Cash gifts, a free phone, maybe even a new car.
They’re not prizes on the Price is Right, but incentives for new GTA condos and pre-construction homes, meant to entice buyers into making an offer in a shaky market.
“They’ve intensified since the start of the (housing market) fall,” said Pauline Lierman, vice president of market research at Zonda Urban (formerly Urban Analytics), a housing data platform. They are typically from developers, but sometimes offered by realtors.
“They know that they have to offer more to get that smaller pool of buyers,” Lierman said.
She has seen everything from an iPhone, to cash back offered for new build condos, and said incentives are a little more aggressive within the city of Toronto. They’re available across the board in new buildings, but especially in projects that, for example, need to get the first 100 sales or need a few more sales before they can start construction. Sales targets are usually a part of construction financing.
According to Zonda’s market research, out of 199 active condo sites in the fourth quarter of 2022, 130 included incentives.
Developers need financing “in place to keep going, to make it work for them and they’re on a tight time frame — another four months could really set them back in costs,” Lierman said.
One popular incentive at the moment is for Raglan House Condos, a 28-storey tower planned for Bathurst and St. Clair West.

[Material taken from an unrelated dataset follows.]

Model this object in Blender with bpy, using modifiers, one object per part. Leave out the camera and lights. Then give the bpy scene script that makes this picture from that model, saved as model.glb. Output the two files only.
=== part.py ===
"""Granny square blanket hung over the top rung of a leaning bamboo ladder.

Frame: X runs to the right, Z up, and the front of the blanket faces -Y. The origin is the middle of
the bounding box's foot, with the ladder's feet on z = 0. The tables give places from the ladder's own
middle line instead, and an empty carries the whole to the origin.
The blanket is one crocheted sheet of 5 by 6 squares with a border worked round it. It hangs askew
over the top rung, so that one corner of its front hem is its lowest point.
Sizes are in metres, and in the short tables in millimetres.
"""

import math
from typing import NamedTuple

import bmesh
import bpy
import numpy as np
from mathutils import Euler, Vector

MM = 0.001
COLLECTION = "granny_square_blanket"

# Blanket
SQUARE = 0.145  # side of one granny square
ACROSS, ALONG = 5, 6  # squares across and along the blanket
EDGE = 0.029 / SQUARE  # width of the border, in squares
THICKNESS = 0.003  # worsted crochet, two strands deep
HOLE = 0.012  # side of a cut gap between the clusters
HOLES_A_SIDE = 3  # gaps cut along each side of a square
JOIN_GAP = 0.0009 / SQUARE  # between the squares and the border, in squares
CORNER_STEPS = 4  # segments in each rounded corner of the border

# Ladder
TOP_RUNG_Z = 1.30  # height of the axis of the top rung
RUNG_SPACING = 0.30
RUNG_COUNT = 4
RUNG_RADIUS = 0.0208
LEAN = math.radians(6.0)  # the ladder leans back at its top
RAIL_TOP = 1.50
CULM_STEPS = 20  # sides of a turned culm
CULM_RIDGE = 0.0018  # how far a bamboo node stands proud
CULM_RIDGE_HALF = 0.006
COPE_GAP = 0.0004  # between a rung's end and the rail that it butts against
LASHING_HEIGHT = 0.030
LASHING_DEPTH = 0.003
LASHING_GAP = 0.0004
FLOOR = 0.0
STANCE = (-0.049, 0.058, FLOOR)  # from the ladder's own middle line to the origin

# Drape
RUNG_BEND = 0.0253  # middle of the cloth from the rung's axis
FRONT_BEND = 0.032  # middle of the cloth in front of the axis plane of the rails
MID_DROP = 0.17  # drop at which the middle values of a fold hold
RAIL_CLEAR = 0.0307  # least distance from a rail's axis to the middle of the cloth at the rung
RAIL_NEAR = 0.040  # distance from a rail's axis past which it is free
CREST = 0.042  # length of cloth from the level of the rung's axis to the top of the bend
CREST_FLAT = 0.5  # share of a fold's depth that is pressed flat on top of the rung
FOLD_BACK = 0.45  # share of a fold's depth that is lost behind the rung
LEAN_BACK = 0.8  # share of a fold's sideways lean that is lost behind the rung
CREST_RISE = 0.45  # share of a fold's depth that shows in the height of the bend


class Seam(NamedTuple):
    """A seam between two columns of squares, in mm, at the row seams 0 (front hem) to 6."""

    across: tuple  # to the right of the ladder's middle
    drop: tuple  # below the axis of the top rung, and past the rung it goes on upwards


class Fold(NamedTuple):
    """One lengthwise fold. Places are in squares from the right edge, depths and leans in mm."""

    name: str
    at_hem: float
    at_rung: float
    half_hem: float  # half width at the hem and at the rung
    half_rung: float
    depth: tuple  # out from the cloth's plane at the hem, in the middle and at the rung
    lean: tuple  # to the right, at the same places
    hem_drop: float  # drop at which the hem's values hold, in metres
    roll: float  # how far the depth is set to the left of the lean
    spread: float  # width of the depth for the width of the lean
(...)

The first 100 buyers will get $20,000 cash back on closing, as well as $2,500 to $3,000 a month for 24 months after final closing, depending on the size of the unit, said Christopher Castellano, the vice-president of sales and marketing at developer Camrost Felcorp.
“The way it works is, we’ve got to get to a point that we hit our construction financing,” he said. “It incentivizes both us and the purchasers to get that velocity of deals up front in order to get under construction.”

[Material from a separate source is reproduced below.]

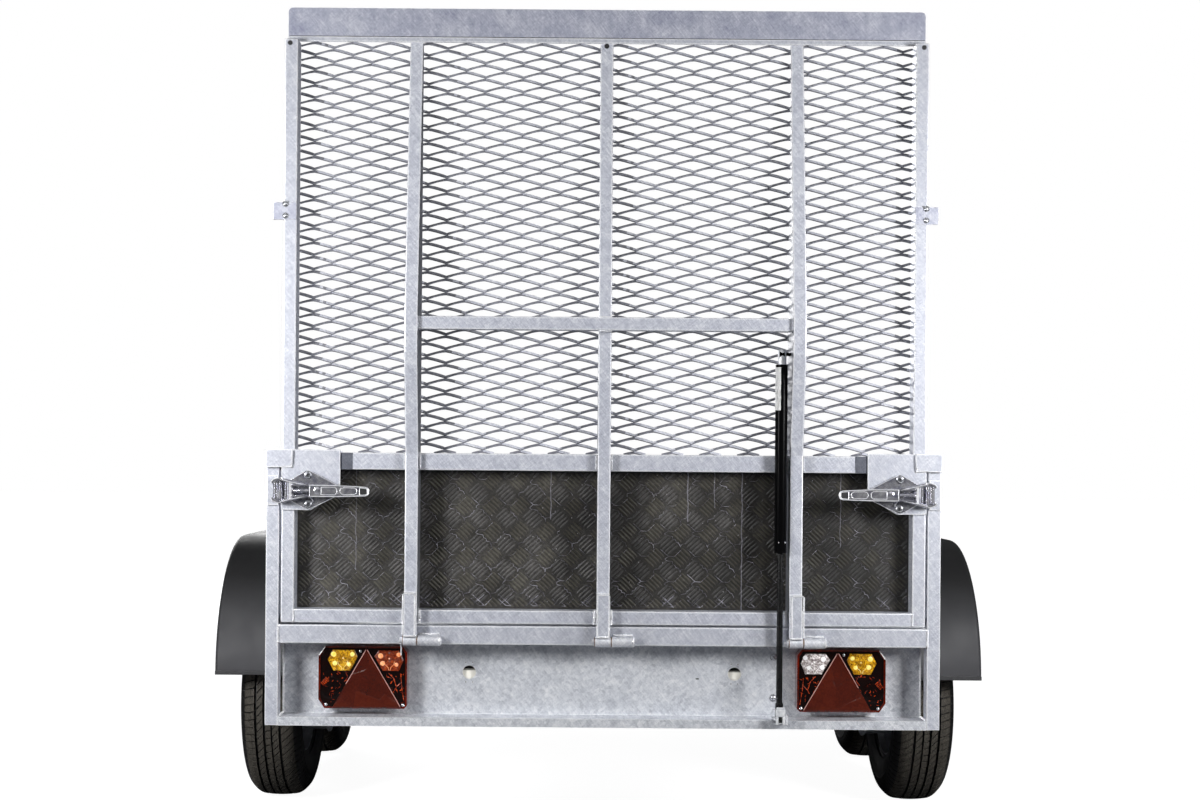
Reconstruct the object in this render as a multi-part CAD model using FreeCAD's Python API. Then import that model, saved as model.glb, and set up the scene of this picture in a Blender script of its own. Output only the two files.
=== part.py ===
import FreeCAD, Part
import math
import os

# Tandem-axle utility trailer with a hinged mesh ramp for a tailgate, parked on its jockey wheel.
# Millimetres, +X to the right seen from behind, +Y towards the towing vehicle, +Z up, ground at z = 0.
# Stations in y are counted from the rear face of the rear posts. write() moves every piece so that
# the origin lies on the ground under the middle of the overall box.

# ---------------------------------------------------------------- bed
BED_HALF = 775.0          # centre plane to the outside of the posts
BED_LENGTH = 3000.0       # rear face of the posts to the front of the headboard
DECK_TOP = 576.0
WALL_TOP = 971.0
MEMBER = 30.0             # width of posts, sills, rails and ramp members
TUBE_WALL = 3.0
SHEET = 2.0
POST_DEPTH = 35.0
POST_BOTTOM = 344.0
SILL_HEIGHT = 43.0
LAMP_RECESS = 70.0        # rear face of the posts to the lamp plate
LAMP_LIP = 20.0
PORT_R = 15.5             # cable ports in the lamp plate
PORT_X = 310.0
PORT_Z = 461.0
DECK_SHEET = 3.0
CROSS_WIDTH = 40.0
CROSS_COUNT = 6
RAIL_HEIGHT = 100.0       # chassis rails under the cross members
RAIL_WIDTH = 45.0
RAIL_WALL = 4.0
RAIL_INSET = 33.0         # outside of the posts to the webs of the chassis rails
STAKES_PER_SIDE = 4
SWAGE_DEPTH = 9.0
SWAGE_HEIGHT = 60.0
SWAGE_COUNT = 2
HEADBOARD_PANES = 3

# ---------------------------------------------------------------- running gear
WHEEL_BASE = 700.0
REAR_AXLE_Y = 957.0
TYRE_R = 289.0
TYRE_HALF = 82.5
TYRE_GAP = 32.5           # tyre to the side of the bed
TREAD_HALF = 58.0
SHOULDER_DROP = 8.0       # tread down to the rounded-off shoulder
SHOULDER_HALF = 69.0
BULGE_LOW = 36.0          # rim flange up to the widest part of the sidewall
BULGE_HIGH = 40.0         # tread down to the widest part
RIM_R = 165.0             # bead seat
RIM_HALF = 62.0
RIM_FLANGE = 13.0
RIM_WALL = 4.0
RIM_WELL = 13.0
WELL_BACK = 28.0          # well of the rim, behind and ahead of the wheel's middle plane
WELL_FRONT = 8.0
WELL_SLOPE = 16.0
DISC_OFFSET = 30.0        # outer side of the wheel disc from the wheel's middle plane
DISC_WALL = 6.0
DISC_CROWN = 12.0         # how far the ring of vents stands out from the disc
DISC_SLOPE = 22.0
CROWN_EDGE = 5.0          # flat of the crown beyond the vents
VENT_PCD = 215.0
VENT_R = 13.0
VENTS = 8
DRUM_R = 105.0
DRUM_WIDTH = 86.0
DRUM_GAP = 2.0            # drum to backplate
DRUM_SLOPE = 8.0
HUB_R = 42.0
HUB_CAP_R = 30.0
HUB_CAP_LENGTH = 26.0
HUB_CAP_TAPER = 3.0
STUB_R = 20.0
STUB_END_GAP = 1.0
AXLE_TUBE = 60.0
AXLE_SEAT = 30.0          # height of the seats between axle tube and chassis rail
AXLE_SEAT_EDGE = 12.0
ARM_LENGTH = 150.0        # axle tube to wheel centre, along the trailer
ARM_WIDTH = 18.0
ARM_R = 38.0
ARM_WAIST = 6.0           # the arm's web is this much narrower than its ends, each side
BACKPLATE_R = 112.0
BACKPLATE = 4.0
FIT = 0.3                 # running gap between a shaft or seat and its bore

# ---------------------------------------------------------------- mudguards
GUARD_WIDTH = 245.0       # side of the bed to the outside of the mudguard
GUARD_GAP = 68.0          # mudguard's radius beyond the tyre's
GUARD_LIFT = 93.0         # centres of the mudguard's arcs above the wheel centres
GUARD_WALL = 4.0
GUARD_SKIRT = 26.0
GUARD_EDGE_R = 12.0
STAY_HEIGHT = 30.0
STAY_WALL = 5.0
STAY_UP = 3.0             # above the underside of the chassis rails

# ---------------------------------------------------------------- drawbar and coupling
DRAWBAR_OVERLAP = 600.0   # drawbar under the front of the bed
DRAWBAR_REACH = 960.0     # drawbar ahead of the bed
DRAWBAR_INSET = 52.0      # web of the chassis rail to the beam's centre line at its rear
DRAWBAR_NOSE_X = 62.0
DRAWBAR_WIDTH = 50.0
DRAWBAR_WALL = 4.0
PLATE = 6.0
PLATE_LENGTH = 260.0
HOUSING_LENGTH = 320.0
HOUSING_AHEAD = 100.0     # housing ahead of the beams
HOUSING_EDGE_R = 10.0
SHAFT_R = 25.0
SHAFT_UP = 53.0           # shaft above the underside of the drawbar
BOSS_R = 40.0
BOSS_LENGTH = 18.0
GAITER_LENGTH = 112.0
GAITER_R = 47.0
GAITER_WAIST = 37.0
GAITER_FOLDS = 5
HEAD_REACH = 95.0         # end of the gaiter to the ball's centre
BALL_DROP = 40.0          # ball's centre below the shaft
SOCKET_R = 25.4
HEAD_R = 37.0
HEAD_HALF = 24.0
COLLAR_WALL = 8.0
SKIRT_DEPTH = 8.0         # cup below the ball's centre
HEAD_STEP = 6.0           # body above the collar's middle part, and where it starts along the collar
HEAD_NOSE = 8.0           # foot of the body ahead of the ball's centre
HANDLE_HALF = 14.0
HANDLE_REACH = 62.0       # handle behind the end of the gaiter
HANDLE_RISE = 82.0        # end of the handle above the shaft
HANDLE_CREST = 62.0       # middle of the handle above the shaft
HANDLE_WALL = 12.0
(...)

Although he declined to comment on sales, Castellano said the incentives have “been a success” so far. The idea is that they will top up rental income for an investor, or assist a first-time buyer with the costs of the first year. Occupancy is slated for 2027.

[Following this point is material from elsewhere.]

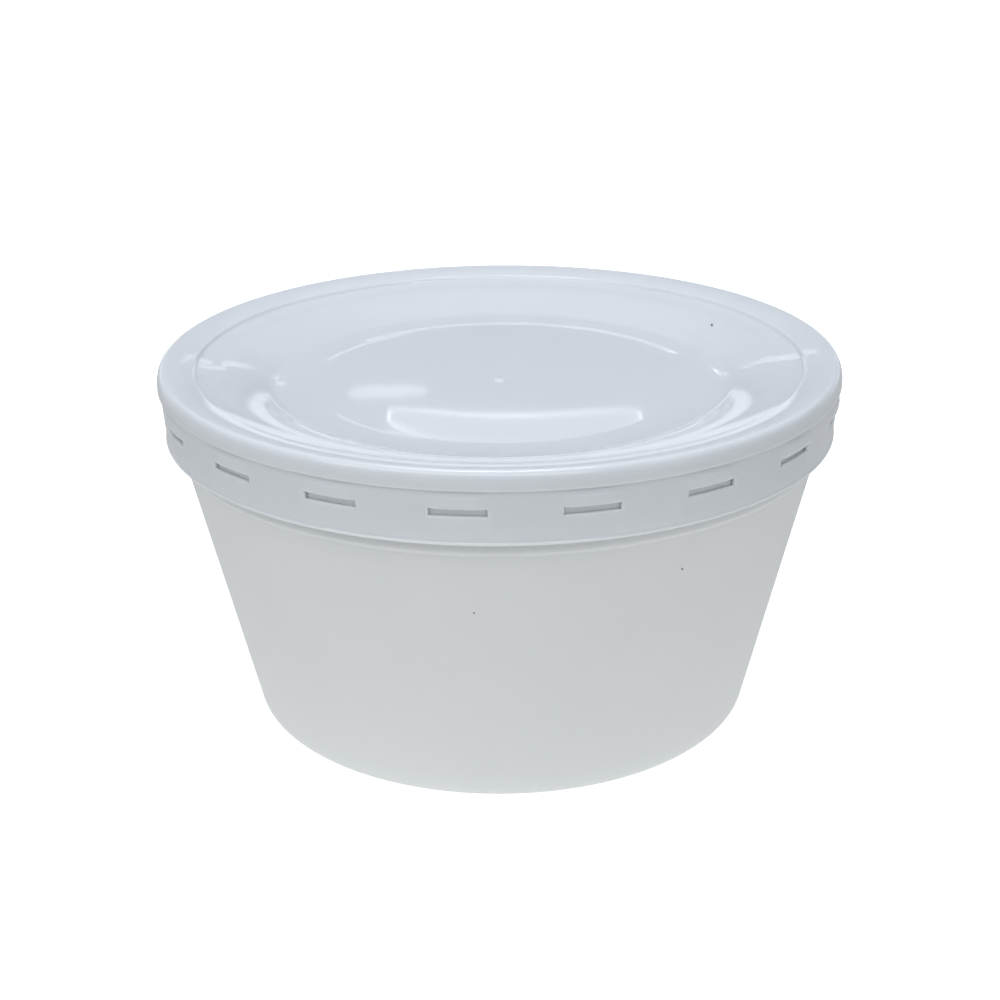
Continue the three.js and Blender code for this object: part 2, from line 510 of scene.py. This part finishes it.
# %% Specks of dust
def speck(bm, radius, height, angle, size):
    """Tiny flat drop at a place round the axis, in millimetres and degrees."""
    turned = math.radians(angle)
    place = Vector((radius * math.cos(turned), radius * math.sin(turned), height)) * MM
    made = bmesh.ops.create_icosphere(bm, subdivisions=2, radius=size * MM)
    bmesh.ops.scale(bm, verts=made["verts"], vec=(1.0, 0.7, 0.6))
    skewed = Matrix.Rotation(turned + 0.5, 3, "Z")
    bmesh.ops.rotate(bm, verts=made["verts"], cent=(0, 0, 0), matrix=skewed)
    bmesh.ops.translate(bm, verts=made["verts"], vec=place)


def lint(name, colour):
    """Matt dust, a shade uneven from speck to speck."""
    material = bpy.data.materials.new(name)
    material.use_nodes = True
    tree = material.node_tree
    shader = tree.nodes["Principled BSDF"]
    place = add(tree, "ShaderNodeTexCoord").outputs["Object"]
    cloud = add(tree, "ShaderNodeTexNoise", {"Vector": place, "Scale": 1 / (0.3 * MM)})
    tone = add(
        tree, "ShaderNodeMix",
        {0: cloud.outputs["Fac"], 6: srgb(colour), 7: srgb("8a8884")}, data_type="RGBA",
    )
    tree.links.new(tone.outputs[2], shader.inputs["Base Color"])
    shader.inputs["Roughness"].default_value = 0.9
    return material


lid_dust_bm = bmesh.new()
speck(lid_dust_bm, 53.8, 72.35, 30.0, 0.32)
cup_dust_bm = bmesh.new()
speck(cup_dust_bm, 63.6, 49.75, -58.3, 0.28)
speck(cup_dust_bm, 62.45, 44.9, -94.6, 0.22)
dust = lint("dust_pressed_into_plastic", "4a4846")
for name, bm in (("lid_dust", lid_dust_bm), ("cup_dust", cup_dust_bm)):
    mesh = bpy.data.meshes.new(name)
    bm.to_mesh(mesh)
    bm.free()
    mesh.shade_smooth()
    mesh.materials.append(dust)
    specks = bpy.data.objects.new(name, mesh)
    bpy.context.scene.collection.objects.link(specks)
    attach(specks, "root")
    print(name, "vertices:", len(mesh.vertices))

# %% [markdown]
# ## Floor and light
#
# The container stands on white paper, which the camera sees plain and evenly lit. A second
# sheet, hidden from the camera just below it, throws the light back up that paper in bright
# light would, strongest near the object, so the lower part of the cup is the brightest. Two
# sheets keep those jobs apart: one sets the background, the other the light on the cup.
#
# The room is a little brighter towards the camera. It is brightest low down behind the
# object, because the front of the lid's shoulder mirrors the horizon there. Soft boxes
# overhead and over the camera light the rest.

# %% Floor
FLOOR_RADIUS = 4.0
GLOW_CENTRE = (0.0, -0.05, 0.0)
GLOW_NEAR, GLOW_FAR = 0.06, 0.26


def floor_sheet(name, height, colour, near_glow, far_glow):
    """Round sheet with a diffuse colour, and a glow that changes away from its centre."""
    sheet_bm = bmesh.new()
    bmesh.ops.create_circle(sheet_bm, cap_ends=True, segments=64, radius=FLOOR_RADIUS)
    bmesh.ops.translate(sheet_bm, verts=sheet_bm.verts, vec=(0, 0, height))
    mesh = bpy.data.meshes.new(name)
    sheet_bm.to_mesh(mesh)
    sheet_bm.free()
    material = bpy.data.materials.new(name)
    material.use_nodes = True
    shader = material.node_tree.nodes["Principled BSDF"]
    shader.inputs["Base Color"].default_value = srgb(colour)
    shader.inputs["Roughness"].default_value = 0.9
    shader.inputs["Specular IOR Level"].default_value = 0.0
    shader.inputs["Emission Color"].default_value = srgb("ffffff")
    tree = material.node_tree
    place = add(tree, "ShaderNodeTexCoord").outputs["Object"]
    away = add(tree, "ShaderNodeVectorMath", {0: place, 1: GLOW_CENTRE}, operation="DISTANCE")
    glow = add(
        tree, "ShaderNodeMapRange",
        {
            "Value": away.outputs["Value"], "From Min": GLOW_NEAR, "From Max": GLOW_FAR,
            "To Min": near_glow, "To Max": far_glow,
        },
        interpolation_type="SMOOTHSTEP",
    )
    tree.links.new(glow.outputs["Result"], shader.inputs["Emission Strength"])
    mesh.materials.append(material)
    sheet = bpy.data.objects.new(name, mesh)
    bpy.context.scene.collection.objects.link(sheet)
    sheet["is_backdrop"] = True
    return sheet


white_sheet = floor_sheet("white_sheet", -0.0002, "dcdcdc", 0.70, 0.70)
white_sheet.visible_diffuse = False
white_sheet.visible_glossy = False
white_sheet.visible_transmission = False
paper = floor_sheet("paper", -0.0004, "d8dad8", 0.50, 0.24)
paper.visible_camera = False

# %% Room
world = bpy.data.worlds.new("room")
world.use_nodes = True
bpy.context.scene.world = world
sky = world.node_tree
sky.nodes.clear()
direction = add(sky, "ShaderNodeTexCoord").outputs["Generated"]
part = add(sky, "ShaderNodeSeparateXYZ", {"Vector": direction})
back = add(
    sky, "ShaderNodeMapRange",
    {"Value": part.outputs["Y"], "From Min": -0.7, "From Max": 0.5, "To Min": 0.62, "To Max": 0.30},
    interpolation_type="SMOOTHSTEP",
)
up = add(
    sky, "ShaderNodeMapRange",
    {"Value": part.outputs["Z"], "From Min": 0.25, "From Max": 0.8, "To Min": 0.0, "To Max": 0.08},
)
low = add(
    sky, "ShaderNodeMapRange",
    {"Value": part.outputs["Z"], "From Min": 0.11, "From Max": 0.16, "To Min": 0.85, "To Max": 0.0},
    interpolation_type="SMOOTHSTEP",
)
behind = add(
    sky, "ShaderNodeMapRange",
    {"Value": part.outputs["Y"], "From Min": 0.5, "From Max": 0.9, "To Min": 0.0, "To Max": 1.0},
    interpolation_type="SMOOTHSTEP",
)
horizon = add(
    sky, "ShaderNodeMath",
    {0: low.outputs["Result"], 1: behind.outputs["Result"]}, operation="MULTIPLY",
)
level = add(sky, "ShaderNodeMath", {0: back.outputs["Result"], 1: up.outputs["Result"]}, operation="ADD")
band = add(sky, "ShaderNodeMath", {0: level.outputs["Value"], 1: horizon.outputs["Value"]}, operation="ADD")
background = add(
    sky, "ShaderNodeBackground",
    {"Color": srgb("eaeef3"), "Strength": band.outputs["Value"]},
)
add(sky, "ShaderNodeOutputWorld", {"Surface": background.outputs["Background"]})


# %% Soft boxes
def soft_box(name, place, aim, size, power):
    """Area light at a place in metres, turned to aim at a point."""
    light = bpy.data.lights.new(name, "AREA")
    light.shape = "RECTANGLE"
    light.size, light.size_y = size
    light.energy = power
    lamp = bpy.data.objects.new(name, light)
    lamp.location = place
    lamp.rotation_euler = (Vector(aim) - Vector(place)).to_track_quat("-Z", "Y").to_euler()
    lamp.visible_camera = False
    bpy.context.scene.collection.objects.link(lamp)
    return lamp


middle = (0, 0, TOP / 2 * MM)
overhead = soft_box("overhead_box", (-0.03, 0.16, 0.95), middle, (0.50, 0.40), 4.4)
front = soft_box("front_strip", (-0.18, -0.60, 0.74), middle, (1.40, 0.36), 3.2)
overhead.data.color = srgb("e8f2fe")[:3]
front.data.color = srgb("f6f8fc")[:3]


# %% Lamp behind, which the lid's panel mirrors
LAMP_DISTANCE = 1.2
LAMP_POINTS = 64


def lamp_point(across, up):
    """Place of a point of the lamp. Angles are seen from the lid, in degrees."""
    turned, raised = math.radians(across), math.radians(up)
    level = LAMP_DISTANCE * Vector((math.sin(turned), math.cos(turned), math.tan(raised)))
    return level + Vector((0, 0, PANEL * MM))


def bowed_lamp(name, centre, half_width, up, half_height, bow, radiance, line=0.0):
    """Glowing lamp, bowed like an arch with round ends. With a line width only its outline glows."""
    lamp_bm = bmesh.new()
    rings = []
    for inset in (0.0, line or half_height):
        ring = []
        for i in range(LAMP_POINTS):
            turn_of = math.tau * i / LAMP_POINTS
            t = math.cos(turn_of) * (1 - inset / half_width)
            lift = math.copysign(abs(math.sin(turn_of)) ** 0.6, math.sin(turn_of)) * (half_height - inset)
            ring.append(lamp_bm.verts.new(lamp_point(centre + half_width * t, up - bow * t * t + lift)))
        rings.append(ring)
    for i in range(LAMP_POINTS):
        j = (i + 1) % LAMP_POINTS
        lamp_bm.faces.new((rings[0][i], rings[0][j], rings[1][j], rings[1][i]))
    bmesh.ops.remove_doubles(lamp_bm, verts=lamp_bm.verts, dist=MERGE)
    mesh = bpy.data.meshes.new(name)
    lamp_bm.to_mesh(mesh)
    lamp_bm.free()
    glow = bpy.data.materials.new(name)
    glow.use_nodes = True
    tree = glow.node_tree
    tree.nodes.clear()
    light = add(tree, "ShaderNodeEmission", {"Color": srgb("ffffff"), "Strength": radiance})
    add(tree, "ShaderNodeOutputMaterial", {"Surface": light.outputs["Emission"]})
    mesh.materials.append(glow)
    lamp = bpy.data.objects.new(name, mesh)
    lamp.visible_camera = False
    bpy.context.scene.collection.objects.link(lamp)
    lamp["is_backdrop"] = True
    return lamp


bowed_lamp("lamp_face", 0.6, 5.05, 20.03, 0.42, 0.62, 0.65)
bowed_lamp("lamp_edge", 0.6, 5.15, 20.03, 0.50, 0.62, 3.0, 0.10)
bowed_lamp("lamp_left", -4.5, 1.6, 18.6, 0.22, 0.0, 1.1)

# %% [markdown]
# ## Camera
#
# The view is worked out from the photo: the outlines of the lid's rings, the skirt's edge
# and the foot fix how steeply the camera looks down and from how far.

# %% Camera
LENS = 70.13
DISTANCE = 0.413
PITCH = math.radians(21.79)
ROLL = math.radians(-0.41)
target = Vector((-0.1 * MM, 0, 42.1 * MM))

lens = bpy.data.cameras.new("camera")
lens.lens = LENS
lens.sensor_width = 36
lens.clip_start = 0.01
camera = bpy.data.objects.new("camera", lens)
bpy.context.scene.collection.objects.link(camera)
back = Vector((0, -math.cos(PITCH), math.sin(PITCH)))
camera.location = target + back * DISTANCE
look = (-back).to_track_quat("-Z", "Y").to_matrix().to_4x4()
camera.rotation_euler = (look @ Matrix.Rotation(ROLL, 4, "Z")).to_euler()
bpy.context.scene.camera = camera

bpy.context.scene.view_settings.view_transform = "Standard"

# %% Bounds of the finished scene
low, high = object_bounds()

“I think when you look at the market today there’s a lot of people who are sorting out this weird flux because of the uncertainty by the Bank of Canada and the rapid increase and all that,” he said.
“What we felt would be interesting and effective for Raglan House specifically was to really find a way to help the purchaser even though it was the first two years of home ownership.”
Average GTA condo prices have fallen about 13 per cent from last March, to $703,566, according to numbers from the Toronto Regional Real Estate Board — slightly more in the 905 (15 per cent to $645,305) and slightly less in the 416 (about 12 per cents, to $732,944).
Condo sales have fallen even more, by about 33 per cent across the GTA since the market peak, to just 2,121 in March. Meanwhile interest rates have soared. Although the last two Bank of Canada announcements held the overnight rate at 4.5 per cent, that followed eight consecutive hikes, meaning aspiring buyers need bigger down payments and may worry about meeting monthly mortgage payments.
There are some signs of the sluggish market coming back to life — the average home price and number of sales increased slightly month over month, in March. But pre-construction conditions have been particularly hard hit by the slump.
The incentives to buy come at a time when rising rates and living costs have already been put on some homeowners, especially those with variable mortgages and mortgages coming up for renewal, under enormous stress. There’s been a notable rise in forced sales, as well as assignment sales of condos.
Buyers are “thinking about their interest rates that they’re going to close at within this frame, expecting interest rates not to really fall until early next year,” Lierman said. “And they’re not going to fall a ton either, it’s not going to be instantaneous back where we were, so I think that they’re trying to kind of mitigate that.”
Developer Tridel took a slightly different approach at standing out on a recent project. Studios at its new Queen Church Condos can come furnished by a designer — for an upgraded price tag.
“These were just ways for us to really kind of show what the space can do,” said Samson Fung, vice president of sales and marketing at Tridel.
“I know in the industry right now incentives are kind of the big thing, but for us we’re looking, not necessarily at incentives, but where can we add value?” he said.
Other offers are more flashy.
The incentive of a free Mercedes with the purchase of a pre-construction home in Hillsdale, near Barrie, raised eyebrows last summer.
Mohsin Shaikh, the director of sales and marketing for realtor group Team Realty Bulls, said they introduced this idea, not the developer.
“It was not a Mercedes-Benz car completely free, it was a lease for two years – we were covering the rental lease payment for the first two years,” he said. (The Facebook ad for the new car deal did not specify this).
“It was an incentive we were doing out of our own pocket,” he added.
They tried it for about a month but “we couldn’t make a sale out of it,” because by that time the market had already started falling.
“Sometimes builders add quick incentives, sometimes they remove them, based on the market situation and based on the pressure builders have,” Shaikh said. “Same thing with us.”